“Mostrar, demostrar, contar y convencer”
Confieso que, la experiencia de ser público habitual, me ha hecho reacio a ese tipo de espectáculos en el que se fusionan diversas artes en busca de un resultado común. Más aún cuando el propósito no cuenta con ningún hilo argumental que unifique los diversos elementos y mucho menos existe de antemano relación entre ellos. Con esos presupuestos acudí a presenciar el recital de danza, piano y voz, creo que podemos llamarlo así, que nos presentó el Festival Internacional de Santander y en el que no quedaron defraudadas mis sospechas.
Sobre el papel lo más interesante era poder ver, por fin, al gran bailarín Ángel Corella y a su hermana Carmen en el escenario de la Argenta. Por otro lado el regreso a Ainhoa Arteta a Santander tras la cancelación de su participación en la Temporada Lírica del Palacio era también muy esperado. Como si de una sucesión de estampas se tratara cada uno de los números –ahora danza, ahora lírica y al final de cada parte las dos cosas juntas- apareció por yuxtaposición con su precedente. La soprano con su pianista y los bailarines con el propio entraban y salían en un tanto cargante ritual de aplausos y saludos.
En el aspecto artístico Ainhoa Arteta hizo lo que pudo con una voz herida de sufrimiento y cada vez más espesa. Desequilibrios en la afinación y cierta inseguridad hicieron que la diva guipuzcoana luchara en cada intervención y nos dejara con el corazón en un puño. Tuvo sus momentos más brillantes en algunas inflexiones del repertorio verista en la segunda parte y en la cálida acogida y respeto profesado hacia su persona por parte del público de sala. Los vestidos, el primero espectacularmente prerrafaelistas y el segundo muy elegante, también gustaron a la concurrencia.
Los hermanos Corella nos dejaron su presencia en coreografías sencillas en los formal pero espectaculares en los desarrollos que de ellos exigía. Ángel convenció por encima de todas las cosas. Es un bailarín potente, flexible y con una eterna sonrisa de adolescente que hace sugerirnos que lo más complicado es para él un juego de niños.
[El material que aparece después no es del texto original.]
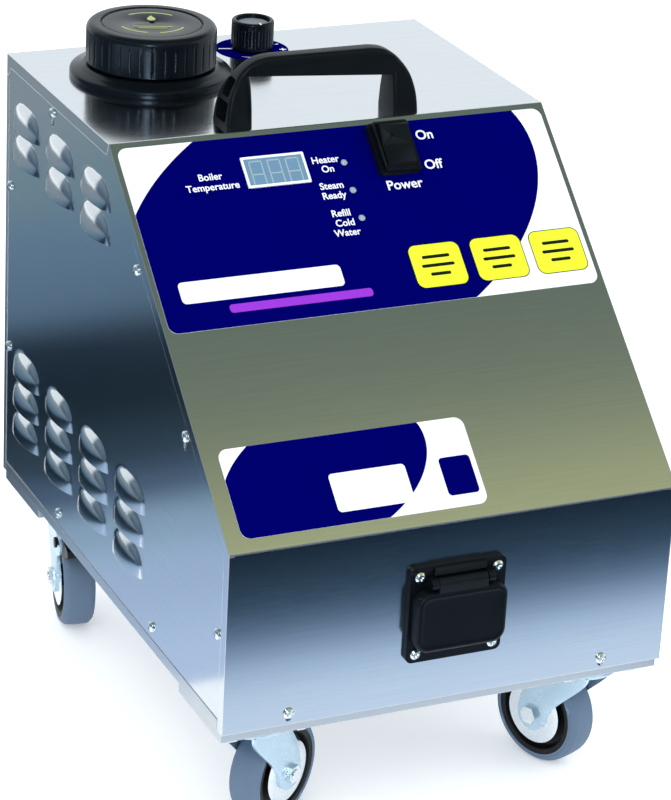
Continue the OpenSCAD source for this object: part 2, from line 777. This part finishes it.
// Welded boiler lying front to back, with threaded bosses along its top.
module boiler() {
  color("silver") in_cabinet() translate([boiler_x, 0, boiler_z]) difference() {
    union() {
      translate([0, 160, 0]) rotate([-90, 0, 0]) cylinder(h = 250, r = boiler_r, $fn = 96);
      translate([0, 150, 0]) rotate([-90, 0, 0])
        cylinder(h = 10, r1 = boiler_r - 14, r2 = boiler_r, $fn = 96);
      translate([0, 410, 0]) rotate([-90, 0, 0])
        cylinder(h = 10, r1 = boiler_r, r2 = boiler_r - 14, $fn = 96);
      for (y = [210, 300, 370]) {
        translate([0, y, boiler_r - 4]) cylinder(h = 24, r = 9);
      }
      translate([0, 144, 0]) rotate([-90, 0, 0]) cylinder(h = 8, r = 26, $fn = 6);
    }
    translate([0, 163, 0]) rotate([-90, 0, 0]) cylinder(h = 244, r = boiler_r - 3, $fn = 96);
    for (y = [210, 300, 370]) {
      translate([0, y, boiler_r - 10]) cylinder(h = 40, r = 6);
    }
    translate([0, 140, 0]) rotate([-90, 0, 0]) cylinder(h = 30, r = 18);
  }
}

// Insulating jacket wrapped around the boiler.
module boiler_jacket() {
  color("khaki") in_cabinet() translate([boiler_x, 0, boiler_z]) difference() {
    translate([0, 166, 0]) rotate([-90, 0, 0]) cylinder(h = 238, r = jacket_r, $fn = 96);
    translate([0, 160, 0]) rotate([-90, 0, 0]) cylinder(h = 250, r = boiler_r + 0.3, $fn = 96);
    for (y = [210, 300, 370]) {
      translate([0, y, 0]) cylinder(h = 100, r = 10);
    }
  }
}

// Two saddles that carry the boiler on the tray.
module boiler_brackets() {
  color("silver") in_cabinet() for (y = [192, 378]) {
    difference() {
      union() {
        translate([boiler_x - 56, y, sheet_t]) cube([112, 3, 62]);
        translate([boiler_x - 56, y, sheet_t]) cube([112, 22, 2]);
      }
      translate([boiler_x, y - 4, boiler_z]) rotate([-90, 0, 0])
        cylinder(h = 30, r = jacket_r + 0.1, $fn = 96);
    }
  }
}

// Screw-in electric element with two rods inside the boiler.
module heating_element() {
  color("orange") in_cabinet() translate([boiler_x, 0, boiler_z]) {
    translate([0, 136, 0]) rotate([-90, 0, 0]) cylinder(h = 8, r = 22, $fn = 6);
    translate([0, 143, 0]) rotate([-90, 0, 0]) cylinder(h = 22, r = 17.8);
    for (x = [-9, 9]) {
      translate([x, 164, 0]) rotate([-90, 0, 0]) cylinder(h = 200, r = 4);
      translate([x, 124, 0]) rotate([-90, 0, 0]) cylinder(h = 13, r = 2.5);
    }
    translate([-9, 364, -4]) cube([18, 5, 8]);
  }
}

// Spring-loaded safety valve on the boiler's rear boss.
module safety_valve() {
  color("goldenrod") in_cabinet() translate([boiler_x, 370, boiler_z + boiler_r]) {
    translate([0, 0, 2]) cylinder(h = 20, r = 5.8);
    translate([0, 0, 20.2]) cylinder(h = 8, r = 12, $fn = 6);
    translate([0, 0, 28]) cylinder(h = 26, r = 9);
    translate([0, 0, 54]) cylinder(h = 4, r1 = 9, r2 = 6);
    translate([-20, 0, 40]) rotate([0, 90, 0]) cylinder(h = 14, r = 5);
  }
}

// Feed pump on a folded foot.
module pump() {
  color("slategray") in_cabinet() translate([-95, 176, sheet_t]) difference() {
    union() {
      translate([-28, -34, 0]) cube([56, 68, 2]);
      translate([-24, -24, 2]) cube([48, 48, 40]);
      translate([0, -42, 24]) rotate([-90, 0, 0]) cylinder(h = 20, r = 14);
      translate([0, 22, 24]) rotate([-90, 0, 0]) cylinder(h = 16, r = 10);
      translate([0, 36, 24]) rotate([-90, 0, 0]) cylinder(h = 14, r = 4);
      translate([0, -54, 24]) rotate([-90, 0, 0]) cylinder(h = 14, r = 4);
    }
    for (sx = [-1, 1], sy = [-1, 1]) {
      translate([sx * 23, sy * 29, -1]) cylinder(h = 5, r = 2.2, $fn = 32);
    }
  }
}

// Steam solenoid valve standing on the boiler's middle boss.
module solenoid_valve() {
  color("goldenrod") in_cabinet() translate([boiler_x, 300, boiler_z + boiler_r]) difference() {
    union() {
      translate([0, 0, 2]) cylinder(h = 20, r = 5.8);
      translate([-13, -13, 20.2]) cube([26, 26, 20]);
      translate([-16, -19, 41]) cube([32, 38, 34]);
      translate([0, 0, 40]) cylinder(h = 2, r = 8);
      translate([0, 0, 75]) cylinder(h = 6, r = 7, $fn = 6);
      translate([-24, 0, 30]) rotate([0, 90, 0]) cylinder(h = 12, r = 7);
    }
    translate([-26, 0, 30]) rotate([0, 90, 0]) cylinder(h = 20, r = 4.1);
  }
}

// Main circuit board with its relay, transformer and heat sink.
module control_board() {
  color("darkgreen") in_cabinet() translate([-150, 16, sheet_t]) difference() {
    union() {
      translate([0, 0, 18]) cube([110, 86, 1.6]);
      for (x = [6, 104], y = [6, 80]) {
        translate([x, y, 0]) cylinder(h = 18.5, r = 4);
      }
      translate([10, 20, 19.5]) cube([36, 32, 28]);
      translate([58, 16, 19.5]) cube([20, 28, 16]);
      translate([84, 16, 19.5]) cube([18, 52, 22]);
      translate([16, 62, 19.5]) cube([56, 12, 12]);
    }
    for (x = [6, 104], y = [6, 80]) {
      translate([x, y, -1]) cylinder(h = 30, r = 1.6, $fn = 32);
    }
  }
}

// Run of round pipe with ball elbows.
module pipe(pts, r) {
  for (i = [0:len(pts) - 2]) {
    a = pts[i];
    b = pts[i + 1];
    d = b - a;
    translate(a) rotate([0, acos(d[2] / norm(d)), atan2(d[1], d[0])])
      cylinder(h = norm(d), r = r);
  }
  for (i = [1:1:len(pts) - 2]) {
    translate(pts[i]) rotate([35, 20, 0]) sphere(r + 0.6);
  }
}

// Water lines: tank to pump, and pump to boiler.
module water_hoses() {
  color("lightblue") in_cabinet() {
    pipe([[-60, 257.9, 28], [-60, 244, 28], [-95, 244, 28], [-95, 227, 25.5]], 4.5);
    pipe([[-95, 121.9, 25.5], [-95, 112, 25.5], [-28, 112, 25.5], [-28, 132, 190],
      [boiler_x, 180, 200], [boiler_x, 210, 200], [boiler_x, 210, 172]], 4.5);
  }
}

// Steam lines: solenoid to regulator, and regulator to the front outlet.
module steam_pipe() {
  vx = boiler_x;
  vz = boiler_z + boiler_r + 30;
  rz = body_h - 34;
  color("peru") in_cabinet() {
    pipe([[vx - 8, 300, vz], [vx - 50, 300, vz], [vx - 50, 300, 250], [vx - 50, 380, 250],
      [vx - 20, reg_y, 290], [vx - 20, reg_y, rz], [reg_x + 6, reg_y, rz]], 4);
    pipe([[reg_x, reg_y - 12, rz], [reg_x, 350, rz], [-9, 330, 230], [-9, 330, socket_z - 5],
      [-9, 44, socket_z - 5]], 4);
  }
}

// Cable gland low on the rear panel, empty.
module cable_gland() {
  color("black") in_cabinet() translate([100, body_d, 60]) rotate([-90, 0, 0]) difference() {
    union() {
      translate([0, 0, -14]) cylinder(h = 15, r = 8);
      cylinder(h = 5, r = 12, $fn = 6);
      translate([0, 0, 5]) cylinder(h = 6, r = 10);
      translate([0, 0, 11]) cylinder(h = 4, r1 = 10, r2 = 7);
      translate([0, 0, -sheet_t - 5]) cylinder(h = 5, r = 12, $fn = 6);
    }
    translate([0, 0, -20]) cylinder(h = 40, r = 5);
  }
}

// ---- casters ----

// Mounting plate, bearing boss and riveted kingpin of every caster.
module caster_plate() {
  difference() {
    union() {
      translate([-38, -33, caster_h - 2.5]) cube([76, 66, 2.5]);
      translate([0, 0, 91.3]) cylinder(h = caster_h - 92.5, r = 22);
    }
    for (bx = [-26, 26], by = [-24, 24]) {
      translate([bx, by, caster_h - 4]) cylinder(h = 6, r = 3.25, $fn = 32);
    }
  }
  translate([0, 0, 85]) cylinder(h = 8, r = 6);
  translate([0, 0, 85]) cylinder(h = 2.7, r = 10);
}

module caster_plates() {
  color("silver") for (sx = [-1, 1], sy = [-1, 1]) {
    translate([sx * caster_x, sy * caster_y, 0]) caster_plate();
  }
}

// M6 bolts and nuts through the plates and the rails.
module caster_bolts() {
  color("silver") for (sx = [-1, 1], sy = [-1, 1], bx = [-26, 26], by = [-24, 24]) {
    translate([sx * caster_x + bx, sy * caster_y + by, 0]) {
      translate([0, 0, caster_h - 6.5]) cylinder(h = 4, r = 5.5, $fn = 6);
      translate([0, 0, caster_h - 3]) cylinder(h = 10.3, r = 3, $fn = 32);
      translate([0, 0, caster_h + 2]) cylinder(h = 4.5, r = 5.5, $fn = 6);
    }
  }
}

// Side view of one fork leg, from the crown down to the axle.
module fork_leg(braked) {
  difference() {
    union() {
      translate([trail, wheel_r]) circle(11);
      polygon([[-20, 91], [30, 91], [trail + 10.8, wheel_r + 2], [trail - 9.6, wheel_r - 5.4]]);
      if (braked) {
        polygon([[20, 91], [brake_x + 3, brake_z + 6], [brake_x + 5, brake_z - 5], [36, 60]]);
        translate([brake_x, brake_z]) circle(7);
      }
    }
    translate([trail, wheel_r]) circle(axle_r + 0.1, $fn = 32);
    if (braked) {
      translate([brake_x, brake_z]) circle(2.5 + run, $fn = 32);
    }
  }
}

// Pressed fork with a cupped crown that turns on the kingpin.
module fork(braked) {
  color("lightgray") {
    difference() {
      translate([0, 0, 88]) cylinder(h = 8.7, r = 28);
      translate([0, 0, 91]) cylinder(h = 8, r = 25);
      translate([0, 0, 86]) cylinder(h = 8, r = 6 + run);
      translate([0, 0, 80]) cylinder(h = 8, r = 12);
    }
    along_y(14, 2.5) fork_leg(braked);
    along_y(-16.5, 2.5) fork_leg(braked);
  }
}

// Axle bolt with its nut, and the two dished thread guards beside the wheel.
module axle() {
  color("silver") translate([trail, 0, wheel_r]) rotate([90, 0, 0]) {
    translate([0, 0, -18]) cylinder(h = 39, r = axle_r, $fn = 32);
    translate([0, 0, 16.5]) cylinder(h = 3.5, r = 7.2, $fn = 6);
    translate([0, 0, -20]) cylinder(h = 3.5, r = 7.2, $fn = 6);
    for (s = [-1, 1]) {
      scale([1, 1, s]) translate([0, 0, 12.9]) difference() {
        cylinder(h = 1, r1 = 24, r2 = 20);
        translate([0, 0, -1]) cylinder(h = 4, r = axle_r + 0.15, $fn = 32);
      }
    }
  }
}

// Moulded wheel centre.
module hub() {
  color("black") translate([trail, 0, wheel_r]) rotate([90, 0, 0]) rotate_extrude($fn = 96)
    polygon([[axle_r + run, -12.4], [9, -12.4], [9, -7], [27.5, -7], [29.5, -12],
      [wheel_r - 6.5, -12], [wheel_r - 6.5, 12], [29.5, 12], [27.5, 7], [9, 7], [9, 12.4],
      [axle_r + run, 12.4]]);
}

// Soft tread moulded around the wheel centre.
module tyre() {
  w = wheel_w / 2;
  color("slategray") translate([trail, 0, wheel_r]) rotate([90, 0, 0]) rotate_extrude($fn = 96)
    polygon([[wheel_r - 6.5, -w], [wheel_r - 4, -w], [wheel_r - 1.2, -w + 2],
      [wheel_r - 0.2, -w + 5], [wheel_r, 0], [wheel_r - 0.2, w - 5], [wheel_r - 1.2, w - 2],
      [wheel_r - 4, w], [wheel_r - 6.5, w]]);
}

// Foot-operated brake lever above the wheel; its pad clears the tread by a hair when pressed.
module brake() {
  color("black") {
    difference() {
      along_y(-13.5, 27) difference() {
        union() {
          translate([brake_x, brake_z]) circle(6);
          polygon([[40, 84], [56, 87], [82, 86], [84, 82], [62, 70], [48, 74]]);
        }
        translate([trail, wheel_r]) circle(wheel_r + 1.5, $fn = 128);
        translate([brake_x, brake_z]) rotate(brake_turn)
          translate([trail - brake_x, wheel_r - brake_z]) circle(wheel_r + 0.5, $fn = 128);
      }
    }
    along_y(-18.5, 37) translate([brake_x, brake_z]) circle(2.5, $fn = 32);
    for (s = [-1, 1]) {
      along_y(s * 18 - 1, 2) translate([brake_x, brake_z]) circle(4.2, $fn = 32);
    }
  }
}

module fork_fl() { at_caster(-1, -1, ang_fl) fork(false); }
module axle_fl() { at_caster(-1, -1, ang_fl) axle(); }
module hub_fl() { at_caster(-1, -1, ang_fl) hub(); }
module tyre_fl() { at_caster(-1, -1, ang_fl) tyre(); }
module fork_fr() { at_caster(1, -1, ang_fr) fork(false); }
module axle_fr() { at_caster(1, -1, ang_fr) axle(); }
module hub_fr() { at_caster(1, -1, ang_fr) hub(); }
module tyre_fr() { at_caster(1, -1, ang_fr) tyre(); }
module fork_rl() { at_caster(-1, 1, ang_rl) fork(true); }
module axle_rl() { at_caster(-1, 1, ang_rl) axle(); }
module hub_rl() { at_caster(-1, 1, ang_rl) hub(); }
module tyre_rl() { at_caster(-1, 1, ang_rl) tyre(); }
module brake_rl() { at_caster(-1, 1, ang_rl) brake(); }
module fork_rr() { at_caster(1, 1, ang_rr) fork(true); }
module axle_rr() { at_caster(1, 1, ang_rr) axle(); }
module hub_rr() { at_caster(1, 1, ang_rr) hub(); }
module tyre_rr() { at_caster(1, 1, ang_rr) tyre(); }
module brake_rr() { at_caster(1, 1, ang_rr) brake(); }

chassis_tray();
caster_rails();
wrap_shell();
left_side_panel();
right_side_panel();
rear_panel();
panel_screws();
carry_handle();
handle_screws();
filler_collar();
control_label();
model_label();
dial_label();
display_window();
display_module();
indicator_lights();
switch_body();
socket_base();
socket_insert();
socket_screws();
water_tank();
boiler();
boiler_jacket();
boiler_brackets();
heating_element();
safety_valve();
pump();
solenoid_valve();
regulator_valve();
control_board();
water_hoses();
steam_pipe();
cable_gland();
caster_plates();
caster_bolts();
filler_cap();
cap_disc();
cap_gasket();
regulator_knob();
regulator_spindle();
power_rocker();
socket_flap();
fork_fl();
axle_fl();
hub_fl();
tyre_fl();
fork_fr();
axle_fr();
hub_fr();
tyre_fr();
fork_rl();
axle_rl();
hub_rl();
tyre_rl();
brake_rl();
fork_rr();
axle_rr();
hub_rr();
tyre_rr();
brake_rr();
Muy hermosa la coreografía sobre la Gnossienne número cuatro de Satie y el bis ofrecido junto a la Arteta con la obra de Mompou. En no pocas ocasiones las coreografías se disociaron bastante de la música que las acogía, aunque el objetivo de las mismas, como el de todo el espectáculo, era más un “mostrar de demostrar” que un “contar y convencer”.
Faltó coherencia, como les anticipaba, entre los elementos de esta gala. Pero, lejos de otros ejemplos similares, todo se nos presentó sin pretensiones excesivas ni ínfulas de arrogancia. Un cordial sentido de la sencillez hizo que, a pesar de lo que mis desvaríos hayan podido escribir en estas líneas, resultara una velada entretenida.